L’autopartage, outil complémentaire de la mobilité collective

Ces sociétés se sont développées principalement autour de l’autopartage en boucle – qui propose l’emprunt et la remise d’une voiture sur un même emplacement réservé ou « station », permet l’anticipation et garantit la réservation. Ce service s’intègre davantage au système de mobilité qu’il vient compléter et enrichir. En effet, il est utilisé pour des trajets périurbains (la réservation moyenne est d’une ½ journée et environ 50 kms) en complémentarité avec la marche à pied, le vélo et les transports en commun pour les déplacements en ville. Il conduit à la démotorisation et à un changement des comportements de mobilité permis par le passage de la propriété à l’usage.
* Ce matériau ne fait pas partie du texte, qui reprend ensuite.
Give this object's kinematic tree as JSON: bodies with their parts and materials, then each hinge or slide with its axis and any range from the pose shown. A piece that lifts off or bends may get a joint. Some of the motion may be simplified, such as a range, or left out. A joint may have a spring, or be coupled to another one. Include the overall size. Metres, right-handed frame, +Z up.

C’est un service qui est donc bon à la fois pour le portefeuille et la santé, ainsi que pour l’espace public et la planète.

Autre avantage, l’autopartage en boucle permet un gain d’espace public très important puisqu’une voiture partagée remplace dix voitures particulières et fait gagner neuf places de stationnement, comme le rappelle une étude 6t-Ademe de 2016.

De son côté, l’autopartage dit « en free floating » est un fort vecteur d’image, nécessaire mais pas suffisant. En effet, ce système très en vogue qui permet de prendre et redéposer la voiture n’importe où sur une place en voirie dans un périmètre donné ne conduit pas autant à la démotorisation, et à une moindre complémentarité des modes. En revanche, il permet un déploiement plus rapide, par sa facilité d’usage.

Quel modèle d’avenir ?

Il ne s’agit pas d’opposer les deux services mais de rappeler aux collectivités que l’autopartage en boucle a toute sa place dans le bouquet de mobilité à côté du free floating. C’est d’ailleurs ce que propose Citiz, qui a développé des offres d’autopartage en free floating dans cinq villes de France, sous la marque «Yea!», en complément des offres en boucle.

Pour l’autopartage comme pour toutes les nouvelles mobilités, il n’existe pas de modèle d’organisation universel, ni d’acteur unique, susceptible de faire émerger les nouvelles mobilités en évitant l’anarchie. Le modèle devra être adapté en fonction du territoire et de son potentiel, ainsi que des acteurs susceptibles d’y opérer, mais surtout rechercher la complémentarité des offres et leur intégration dans un bouquet de solutions, seul susceptible de concurrencer la voiture en solo.

A ce titre, il nous semble que le modèle coopératif développé entre autres par le réseau Citiz, qui propose aujourd’hui plus de 1200 véhicules partagés par 40’000 utilisateurs dans 100 villes en France, présente plusieurs avantages pour les collectivités. Ses sociétés ancrées localement, avec une gouvernance partenariale et démocratique associant usagers et partenaires, où la finalité est davantage la recherche du bien commun que la lucrativité ou l’effet d’image, semblent être la meilleure garantie d’un service d’autopartage adapté aux besoins tant des collectivités que des citoyens.